You may hear these student responses in your classroom:
“I hate math!”
“I am just not good at math.”
“This is too hard.”
“This problem has too many words.”
“I didn’t do my homework because I didn’t understand any of it.”
Math can be a challenging subject for many students which can lead to math apathy. I know in my secondary math classroom, I heard all of these student comments many times throughout the years. I would have students who didn’t want to work in class or were disengaged in the class/group discussions. I had students who would quickly shut down when they encountered any math task they didn’t understand or at least thought they wouldn’t understand. There are so many student behaviors that demonstrate math apathy.
Math apathy can be defined as the feeling of disinterest or disengagement towards math.
Are students born with an aversion to math?
No! Students begin to feel and experience differences in performance and aptitude to math (or any subject area) beginning about halfway through first grade. Kindergarteners don’t feel ‘bad at math’ because they haven’t yet developed the awareness of others required for comparison and self-judgment. About the time we begin to work on fact fluency and ask students to do timed tests is when (and often why!) students begin to develop a sense of who they are as a learner of math. Students will begin to think…
“Hey, I like math and I am pretty good at it.”
“I am not very fast at math, so I must not be good at math.”
“I am lost when I do math. I hate math.”
Each year, students gain either negative or positive experiences (or both) in math that build or deflate their math identity. Parents often have an impact on their child’s math identity. Have you ever heard a parent say, “I was never good at math in school.”? They are saying this same comment to their child and that projects on the student’s math identity.
Symptoms of math apathy
When we, as humans, don’t feel confident about something we are asked to do we can demonstrate a wide variety of outward behaviors.
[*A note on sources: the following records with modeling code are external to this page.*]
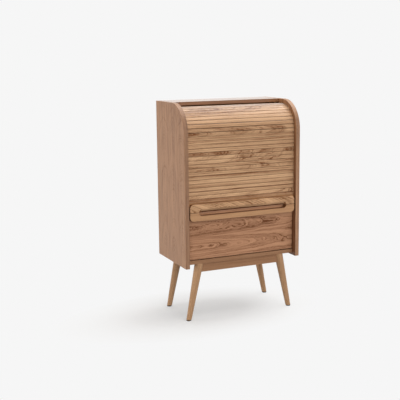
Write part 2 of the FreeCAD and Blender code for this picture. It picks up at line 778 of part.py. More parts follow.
def base():
    """Legs with their glides, the two aprons and what holds them to the bottom panel."""
    foot = leg_axis_point(0)
    pad_radius = foot_radius - glide_inset
    pad = rod(pad_radius, glide_height, foot, Vector(0, 0, 1))
    pad = rounded(pad, glide_ease, foot - Vector(pad_radius, pad_radius, 0),
                  foot + Vector(pad_radius, pad_radius, 0))
    stem_start = foot + Vector(0, 0, glide_height)
    stem = rod(glide_stem_radius, glide_stem_length, stem_start, Vector(0, 0, 1))
    stem_bore = rod(glide_stem_radius + bore_clearance, glide_stem_length + bore_clearance,
                    stem_start, Vector(0, 0, 1))
    save("leg_glides", four_corners([pad.fuse(stem).removeSplitter()]))

    down = Vector(0, 0, -1)
    screws = [screw(leg_screw_length, start, down) for start in leg_screw_starts()]
    screw_bores = [screw_bore(leg_screw_length, start, down) for start in leg_screw_starts()]
    save("leg_screws", screws)

    apron_z = bottom_z - apron_height
    head = leg_axis_point(bottom_z)
    apron_y0 = head.y - apron_thickness / 2
    apron = eased_board(-head.x, head.x, apron_y0, apron_y0 + apron_thickness,
                        apron_z, bottom_z, ["-z"])
    grown = leg_solid(fit_clearance)
    apron = apron.cut([grown, mirrored(grown)])
    dowels = []
    bores = []
    for z in spread(apron_z, bottom_z, apron_dowel_rise_shares):
        centre = leg_axis_point(z)
        reach = leg_top_radius + dowel_length / 2
        start = Vector(centre.x - reach, head.y, z)
        dowels.append(rod(dowel_radius, dowel_length, start, Vector(1, 0, 0)))
        bore_start = start - Vector(bore_clearance, 0, 0)
        bores.append(rod(dowel_radius + bore_clearance, dowel_length + 2 * bore_clearance,
                         bore_start, Vector(1, 0, 0)))
    save("apron_dowels", four_corners(dowels))
    all_bores = four_corners(bores)
    front_apron = cut_all(apron, all_bores)
    save("apron_front", [front_apron])
    save("apron_back", [front_apron.mirror(Vector(), Vector(0, 1, 0))])

    leg = leg_solid(0).cut(stem_bore)
    corners = {
        "leg_front_right": leg,
        "leg_front_left": mirrored(leg),
        "leg_back_right": leg.mirror(Vector(), Vector(0, 1, 0)),
        "leg_back_left": mirrored(leg).mirror(Vector(), Vector(0, 1, 0)),
    }
    for name, solid in corners.items():
        save(name, [cut_all(solid, all_bores + screw_bores)])

    block_y = apron_y0 + apron_thickness
    section = Part.Face(Part.Wire([
        line((block_y, bottom_z), (block_y + block_size, bottom_z)),
        line((block_y + block_size, bottom_z), (block_y, bottom_z - block_size)),
        line((block_y, bottom_z - block_size), (block_y, bottom_z)),
    ]))
    blocks = []
    for share in block_place_shares:
        middle = head.x * share
        block = extruded(section, middle - block_length / 2, middle + block_length / 2)
        blocks += [block, block.mirror(Vector(), Vector(0, 1, 0))]
    save("apron_blocks", blocks)


def main():
    os.makedirs("parts", exist_ok=True)
    carcass()
    shutter()
    drawer()
    runners()
    base()


main()
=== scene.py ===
import math

import bmesh
import bpy
from mathutils import Matrix, Vector


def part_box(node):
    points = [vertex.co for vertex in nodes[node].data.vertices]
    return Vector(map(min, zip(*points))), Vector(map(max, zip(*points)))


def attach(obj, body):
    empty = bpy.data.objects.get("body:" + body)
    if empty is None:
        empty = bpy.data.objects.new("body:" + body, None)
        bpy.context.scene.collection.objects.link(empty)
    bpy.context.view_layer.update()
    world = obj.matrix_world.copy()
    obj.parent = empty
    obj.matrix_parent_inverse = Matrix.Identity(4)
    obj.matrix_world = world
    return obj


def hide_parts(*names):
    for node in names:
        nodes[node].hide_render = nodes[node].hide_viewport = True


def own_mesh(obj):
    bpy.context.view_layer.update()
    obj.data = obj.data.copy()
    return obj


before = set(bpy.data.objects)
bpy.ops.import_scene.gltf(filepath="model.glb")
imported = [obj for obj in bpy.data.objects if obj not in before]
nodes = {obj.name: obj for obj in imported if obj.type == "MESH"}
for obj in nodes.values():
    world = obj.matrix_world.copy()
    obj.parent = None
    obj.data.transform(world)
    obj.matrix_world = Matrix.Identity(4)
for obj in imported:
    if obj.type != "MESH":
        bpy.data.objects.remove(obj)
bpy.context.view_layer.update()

# The looks of a roll-front binder cabinet, in metres. +X is to the right, -Y is the front.

# Places read from the frame
side_low, side_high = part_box("side_right")
rail_low, rail_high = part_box("lead_rail")
front_low, front_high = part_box("front_slats")
canvas_low, canvas_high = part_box("front_canvas")
leg_foot, leg_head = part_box("leg_front_right")
fixed_back_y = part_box("fixed_slats")[1].y
handle_front_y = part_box("shutter_handle")[0].y
drawer_top_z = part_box("drawer_front")[1].z
seam_z = (rail_low.z + drawer_top_z) / 2

# Shutter sizes: corner, pitch, gap and canvas thickness are the frame's, the rest is finer shape
corner_radius = 0.150
slat_pitch = 0.0194
slat_gap = 0.0015
slat_round = 0.0010
slat_back_round = 0.0003
slat_round_steps = 4
slat_lengths = 8
canvas_thickness = 0.0008
canvas_stops = 8
glue_line = 0.0001
canvas_dip = 0.00035

slat_thickness = front_high.y - front_low.y
slat_half = (slat_pitch - slat_gap) / 2
slat_reach = front_high.x
front_slat_count = round((front_high.z - front_low.z + slat_gap) / slat_pitch)
shutter_back_y = front_high.y
bend_y = side_low.y + corner_radius
bend_z = side_high.z - corner_radius
bend_radius = bend_y - shutter_back_y
to_bend = bend_z - rail_high.z
to_top = to_bend + bend_radius * math.pi / 2
run_end_y = fixed_back_y + slat_gap / 2
fixed_slat_count = round((to_top + run_end_y - bend_y) / slat_pitch) - front_slat_count

# Screws and cams
screw_radius = 0.002
screw_core_share = 0.72
screw_head_radius = 0.004
screw_head_rim = 0.0002
screw_head_height = 0.0024
screw_neck_share = 0.3
screw_thread_pitch = 0.0012
screw_flank_share = 0.35
screw_tip_length = 3 * screw_radius
screw_turns = 24
cross_arm = 0.0019
cross_half = 0.00045
cross_depth = 0.0013
cross_taper_share = 0.75
cam_turns = 32
cam_chamfer = 0.0005
cam_dish_share = 0.78
cam_dish_depth = 0.0006
cam_cross_scale = 1.7
cam_cross_depth_scale = 2

# Points of a mesh are one when they agree to this part of a metre, and an edge is smooth up to
# this angle
same_point_scale = 1e5
smooth_angle = math.radians(35)

# Wood colours, as linear values
slat_pale = (0.64, 0.390, 0.218)
slat_dark = (0.165, 0.054, 0.014)
side_pale = (0.466, 0.237, 0.114)
side_dark = (0.160, 0.064, 0.025)
top_pale = (0.50, 0.290, 0.165)
top_dark = (0.20, 0.085, 0.036)
drawer_pale = (0.515, 0.268, 0.149)
drawer_dark = (0.145, 0.048, 0.016)
handle_pale = (0.56, 0.315, 0.163)
upper_handle_pale = (0.70, 0.420, 0.230)
handle_dark = (0.19, 0.076, 0.026)
rail_pale = (0.74, 0.385, 0.165)
# The rail's dark colour is also that of the painted shade at its joint with the drawer
rail_dark_and_seam_shade = (0.070, 0.018, 0.005)
leg_pale = (0.52, 0.310, 0.170)
leg_dark = (0.23, 0.102, 0.042)
apron_pale = (0.38, 0.200, 0.105)
apron_dark = (0.17, 0.068, 0.026)
birch_pale = (0.60, 0.46, 0.31)
birch_dark = (0.45, 0.31, 0.18)
pore_brown = (0.085, 0.034, 0.013)
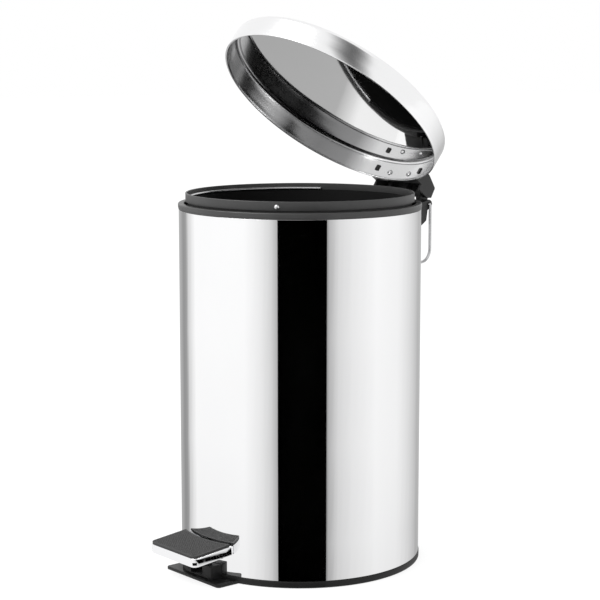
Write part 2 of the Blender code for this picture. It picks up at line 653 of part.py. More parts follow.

They can include:
- Avoidance
- Frustration
- Crying
- Anger
- Requests to work alone (You don’t want any witnesses to your struggles)
- Playing the ‘class clown’ to avoid the work
- Acting out to avoid (You can’t do the work if you are removed from class)
- Quiet, passive inactivity
- Faking understanding
Depending on the student, some or all of these can be symptoms of math apathy. As educators, we often look at these as behavior issues, but there is an underlying cause for these behaviors that we must address. If we only address the symptoms and not the cause, the student can spiral downward in their self-efficacy year after year.
Empathy for Apathy
To address the underlying cause of math apathy, we must approach the students’ feelings and emotions, rather than the behaviors. Try these empathic micro moves that collectively make a major difference in students’ math identity.
- A feeling of math success is essential! Find authentic, meaningful, math successes that you can utilize to intentionally praise students. Try these!
- “I love how you stuck with that task! You truly persevered.”
- “That is such a creative way to look at that problem.”
- “I find your engagement in the math discussion today so thoughtful and helpful.”
- “Thank you for sharing your math voice today!”
- Collaboration is key! Independent math work should be limited to when a student has demonstrated understanding in their collaborative group work. When we put students in a situation where they are asked to work independently on new math content, we are setting them up for failure. We want students to share ideas and strategies about the math they are learning and discovering. Alone, math can feel too overwhelming for some students.
- Be intentional about ‘visibly random grouping’ in your classroom. (Lijedahl, 2021) When you tell students they can work together if they want to, many students who struggle with math will opt to work alone so others don’t see their struggles. When you intentionally plan the groups, students don’t have a choice but to collaborate, positively.
- Set group norms and a culture of learning where students feel they can take risks and make mistakes.
- Mistakes should be expected, respected, and inspected. Make this clear in your actions and language in the classroom. Celebrate mistakes as opportunities for learning.
- Math identity shifts take time. Students do not create a math identity overnight and it will take many positive experiences to shift a negative math identity. Be patient as the behaviors associated with negative math identity will be the last things to change. Old habits are hard to change.
- Encourage and verbally support any positive comments students make about their math efforts.
- The process is more important than the answer. If we focus our value as a math student on the right answer, we will never make positive strides. When we open up to praising ideas, strategies, and creative thinking in math, we open the door to more math success and positive math feelings.
The next time you experience negative student behavior in math class, think twice before you react to the behavior (the symptom). Instead, respond with empathy and positive, intentional math praise. There is no such thing as a ‘math person’. We all have tremendous potential to add value to any math conversation.
Research Basis
Boaler, J. (2015). Mathematical mindsets: Unleashing students’ potential through creative math, inspiring messages and innovative teaching. John Wiley & Sons.
Liljedahl, P. (2020). Building thinking classrooms in mathematics, grades K-12: 14 teaching practices for enhancing learning. Corwin press.